Ayer vi una publicación en un muro de esos de las redes sociales en la que una muchacha se lamentaba de que había tenido que eliminar a un «amigo» por quejarse de su forma de pensar repetidamente. Parece ser que le achacaba el hecho de ser «roja«, de izquierdas, más o menos insistente al respecto. Ella defendía su ideología, pero decía que no soportaba que se metieran con su forma de pensar.
Pero yo me quedo con una cosa, al tal amigo no le molestaba la forma de pensar de la muchacha, sino lo que pensaba.
No es lo mismo.
No es lo mismo en absoluto.
Pensar no es lo pensado.
Pensar es una acción. Lo pensado, un objeto.
Verbo frente a sustantivo.
A mí lo que suele molestarme es la forma de pensar, la mala forma de pensar, aquella que ignora la lógica, el método de pensamiento que puede conducir a lugares más o menos comunes, pero fundamentados, eso sí, lo que no me importa es el lugar, sino la forma de llegar.

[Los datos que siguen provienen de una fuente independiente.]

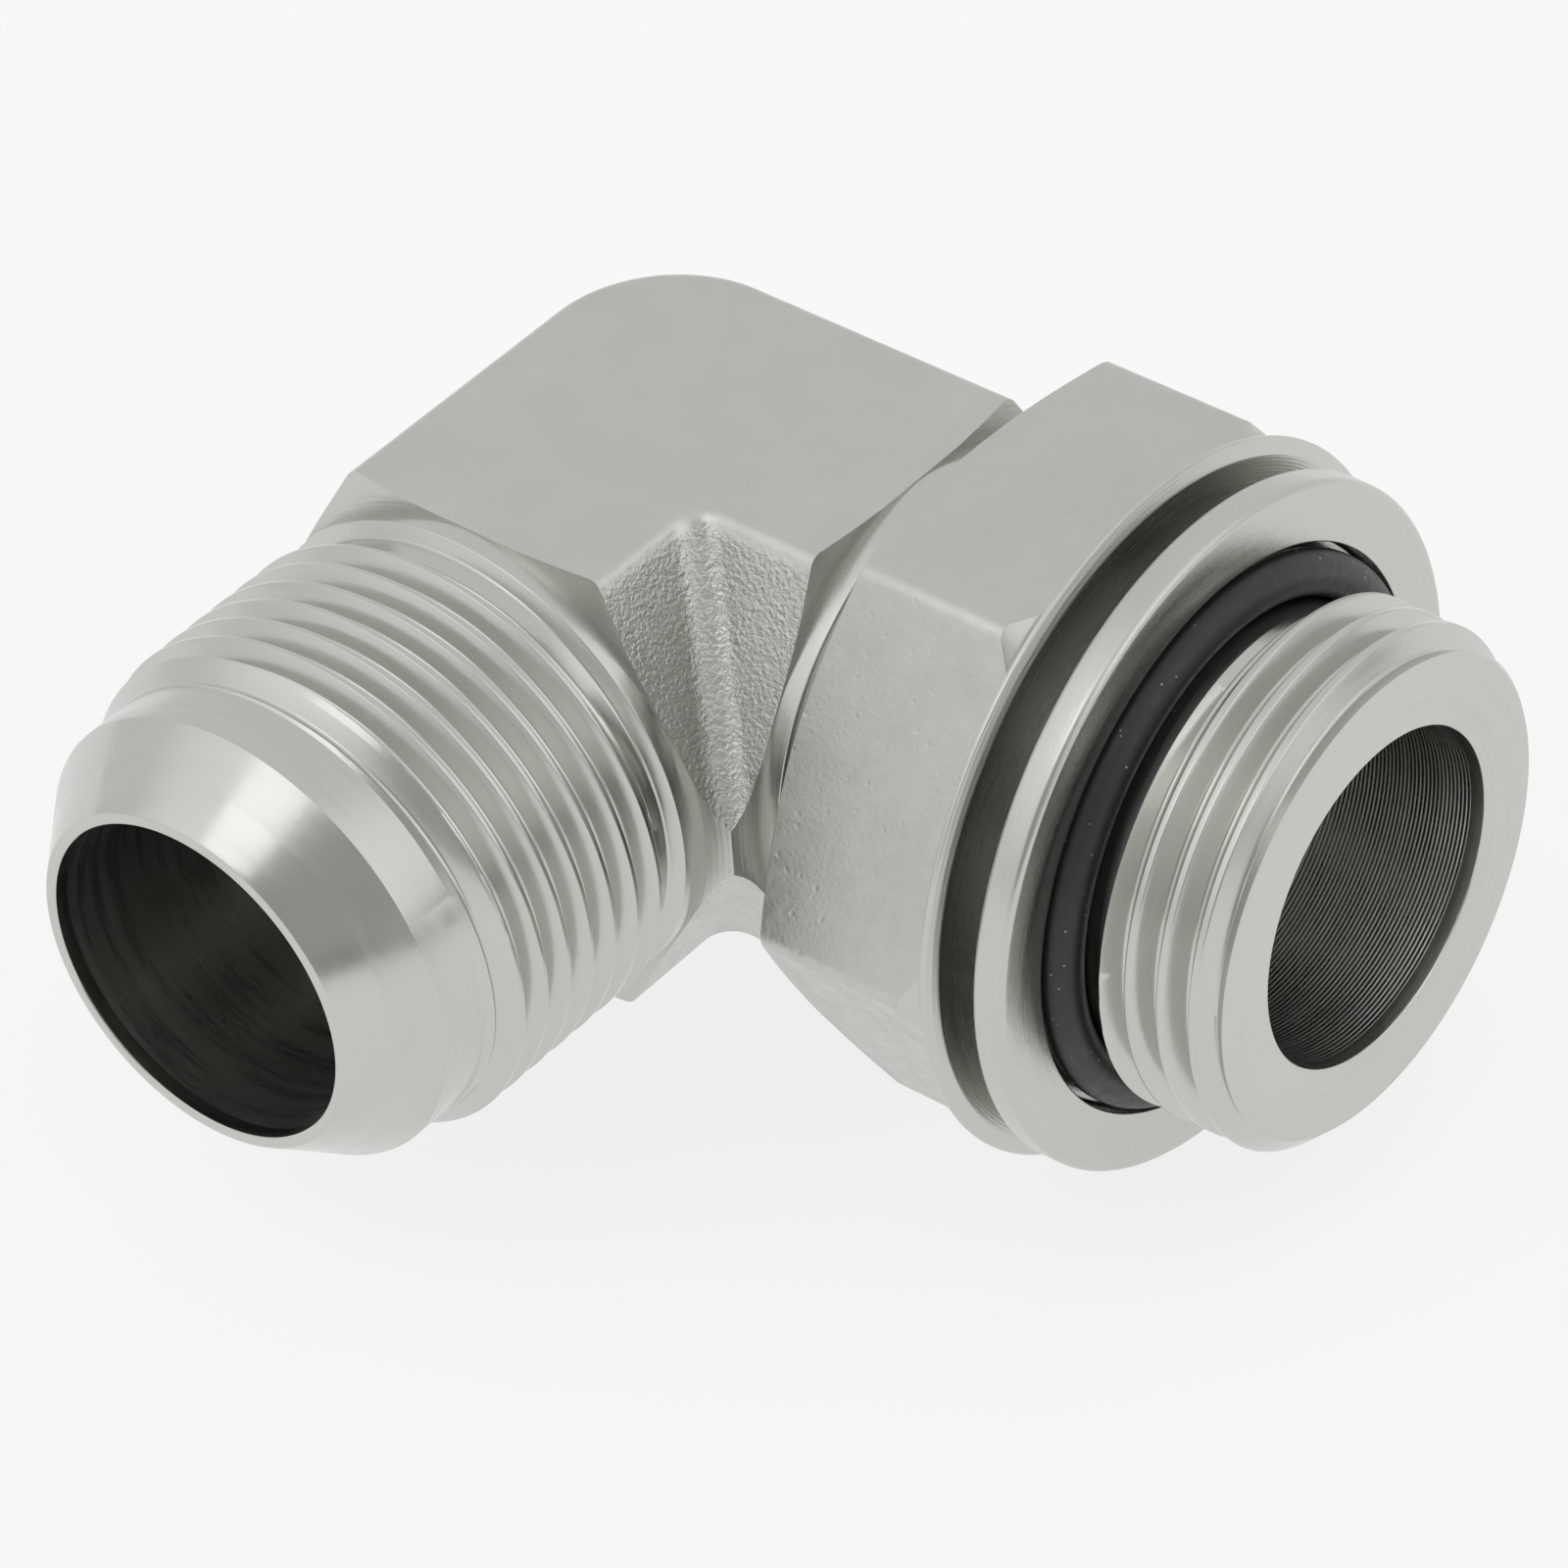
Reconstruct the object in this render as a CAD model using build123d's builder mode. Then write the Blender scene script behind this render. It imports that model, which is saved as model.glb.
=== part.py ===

Pensar es una acción apasionante que ocurre en el universo más delicioso concebible. Quizá por esto sigo leyendo a Wittgenstein. Él sí sabía la diferencia entre pensar e idea.
O, como diría una canción, el pensamiento no puede tomar asiento, el pensamiento es estar siempre de paso… del gran Luis Eduardo Aute, artista, cantante y pensador.
Cuando se asienta, se muere, se objetiza, se concreta, se detiene… y huele mal. Es lo que tienen las ideas fijas, que son como lagos de agua estancada, viscosos y putrefactos, aparentan tener más fondo del que en realidad tienen y no merece la pena, ni siquiera, saber cómo han llegado a estar tan verdes.